**Information shown:**
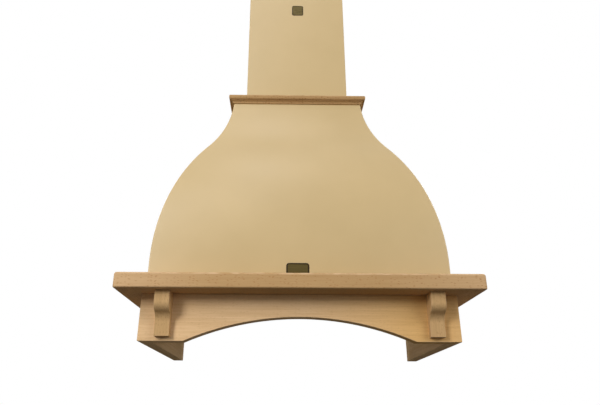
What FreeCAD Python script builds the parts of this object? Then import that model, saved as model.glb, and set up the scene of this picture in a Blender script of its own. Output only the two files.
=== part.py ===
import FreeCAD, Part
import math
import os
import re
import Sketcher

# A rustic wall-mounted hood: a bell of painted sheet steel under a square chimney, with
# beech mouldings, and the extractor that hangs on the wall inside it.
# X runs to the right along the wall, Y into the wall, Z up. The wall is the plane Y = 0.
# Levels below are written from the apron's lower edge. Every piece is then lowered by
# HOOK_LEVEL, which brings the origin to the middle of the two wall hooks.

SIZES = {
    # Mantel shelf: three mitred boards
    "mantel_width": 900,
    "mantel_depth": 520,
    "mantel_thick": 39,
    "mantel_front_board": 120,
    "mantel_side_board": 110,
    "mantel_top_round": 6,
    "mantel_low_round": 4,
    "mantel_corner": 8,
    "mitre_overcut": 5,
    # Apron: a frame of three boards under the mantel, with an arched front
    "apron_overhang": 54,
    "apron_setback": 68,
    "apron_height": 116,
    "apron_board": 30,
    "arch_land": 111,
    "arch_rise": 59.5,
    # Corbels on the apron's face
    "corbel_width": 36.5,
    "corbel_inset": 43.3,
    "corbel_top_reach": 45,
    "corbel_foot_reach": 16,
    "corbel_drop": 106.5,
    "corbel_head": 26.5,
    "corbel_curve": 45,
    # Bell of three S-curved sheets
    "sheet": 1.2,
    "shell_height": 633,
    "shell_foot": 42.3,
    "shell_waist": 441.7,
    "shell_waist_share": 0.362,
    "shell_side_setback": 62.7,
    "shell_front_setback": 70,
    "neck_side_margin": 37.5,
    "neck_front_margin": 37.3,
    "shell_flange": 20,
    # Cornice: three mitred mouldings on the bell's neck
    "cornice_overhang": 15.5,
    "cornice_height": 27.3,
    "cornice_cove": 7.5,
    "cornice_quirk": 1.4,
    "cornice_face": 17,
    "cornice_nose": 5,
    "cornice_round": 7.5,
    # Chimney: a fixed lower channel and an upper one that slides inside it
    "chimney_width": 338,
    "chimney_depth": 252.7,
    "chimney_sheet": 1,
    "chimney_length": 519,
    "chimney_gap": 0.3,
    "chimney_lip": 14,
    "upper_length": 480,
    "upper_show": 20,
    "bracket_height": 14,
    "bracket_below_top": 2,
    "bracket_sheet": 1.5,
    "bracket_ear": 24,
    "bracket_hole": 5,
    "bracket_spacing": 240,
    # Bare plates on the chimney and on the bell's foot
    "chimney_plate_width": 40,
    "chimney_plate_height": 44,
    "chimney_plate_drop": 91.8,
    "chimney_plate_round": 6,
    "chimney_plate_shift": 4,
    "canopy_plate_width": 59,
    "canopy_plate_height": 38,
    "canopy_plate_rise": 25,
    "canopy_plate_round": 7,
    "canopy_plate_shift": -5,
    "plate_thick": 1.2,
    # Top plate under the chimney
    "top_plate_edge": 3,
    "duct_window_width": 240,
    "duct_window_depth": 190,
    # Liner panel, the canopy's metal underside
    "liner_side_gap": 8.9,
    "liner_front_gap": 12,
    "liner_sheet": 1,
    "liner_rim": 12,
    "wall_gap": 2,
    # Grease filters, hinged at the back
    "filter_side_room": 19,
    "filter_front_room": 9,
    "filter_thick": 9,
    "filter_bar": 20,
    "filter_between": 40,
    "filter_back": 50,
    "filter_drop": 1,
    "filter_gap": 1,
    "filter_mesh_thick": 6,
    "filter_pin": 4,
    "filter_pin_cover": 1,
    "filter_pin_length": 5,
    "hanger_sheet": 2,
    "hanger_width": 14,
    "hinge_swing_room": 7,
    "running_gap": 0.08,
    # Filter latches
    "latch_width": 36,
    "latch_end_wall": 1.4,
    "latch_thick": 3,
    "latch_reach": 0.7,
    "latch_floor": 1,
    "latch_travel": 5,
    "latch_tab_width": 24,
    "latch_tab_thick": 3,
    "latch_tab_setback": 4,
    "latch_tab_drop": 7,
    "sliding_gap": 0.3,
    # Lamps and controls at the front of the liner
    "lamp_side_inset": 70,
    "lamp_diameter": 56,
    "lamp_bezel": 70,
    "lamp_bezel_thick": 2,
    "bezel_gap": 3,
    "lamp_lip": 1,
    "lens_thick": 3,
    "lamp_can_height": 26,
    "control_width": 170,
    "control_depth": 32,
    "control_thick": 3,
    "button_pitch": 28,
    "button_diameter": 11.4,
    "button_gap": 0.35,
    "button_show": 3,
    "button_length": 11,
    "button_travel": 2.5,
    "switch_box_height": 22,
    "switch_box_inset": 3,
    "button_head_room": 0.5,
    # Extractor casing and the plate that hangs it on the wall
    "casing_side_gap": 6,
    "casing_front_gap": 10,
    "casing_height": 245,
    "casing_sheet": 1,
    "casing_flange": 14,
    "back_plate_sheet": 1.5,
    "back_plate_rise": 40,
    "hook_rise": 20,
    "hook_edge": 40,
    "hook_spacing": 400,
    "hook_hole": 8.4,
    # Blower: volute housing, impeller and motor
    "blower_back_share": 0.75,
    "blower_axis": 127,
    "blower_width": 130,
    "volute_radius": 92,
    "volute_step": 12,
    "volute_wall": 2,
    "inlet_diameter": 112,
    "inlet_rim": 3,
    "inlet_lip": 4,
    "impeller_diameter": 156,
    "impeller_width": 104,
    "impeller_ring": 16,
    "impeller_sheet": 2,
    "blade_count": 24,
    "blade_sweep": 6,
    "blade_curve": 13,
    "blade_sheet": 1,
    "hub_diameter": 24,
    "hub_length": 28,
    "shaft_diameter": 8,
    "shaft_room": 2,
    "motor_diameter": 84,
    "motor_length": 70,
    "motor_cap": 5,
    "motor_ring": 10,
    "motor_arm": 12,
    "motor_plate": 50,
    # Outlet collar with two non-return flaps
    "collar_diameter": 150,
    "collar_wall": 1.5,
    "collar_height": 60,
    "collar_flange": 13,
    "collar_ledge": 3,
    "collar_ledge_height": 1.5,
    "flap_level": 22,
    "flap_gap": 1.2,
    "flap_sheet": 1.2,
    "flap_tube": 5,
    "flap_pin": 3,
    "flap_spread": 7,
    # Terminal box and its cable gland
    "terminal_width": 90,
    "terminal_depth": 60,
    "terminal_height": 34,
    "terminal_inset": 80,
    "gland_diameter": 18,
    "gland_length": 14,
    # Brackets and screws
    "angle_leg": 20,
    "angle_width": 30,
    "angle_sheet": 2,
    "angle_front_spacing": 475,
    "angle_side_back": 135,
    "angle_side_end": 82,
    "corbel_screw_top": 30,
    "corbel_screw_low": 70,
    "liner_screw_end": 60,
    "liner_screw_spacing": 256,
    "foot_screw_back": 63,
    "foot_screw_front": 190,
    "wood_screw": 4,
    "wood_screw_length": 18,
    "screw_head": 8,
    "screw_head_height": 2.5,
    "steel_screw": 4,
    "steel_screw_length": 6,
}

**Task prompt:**
Extract every line above that contains the word "import".

**Expected answer:**
What FreeCAD Python script builds the parts of this object? Then import that model, saved as model.glb, and set up the scene of this picture in a Blender script of its own. Output only the two files.
import FreeCAD, Part
import math
import os
import re
import Sketcher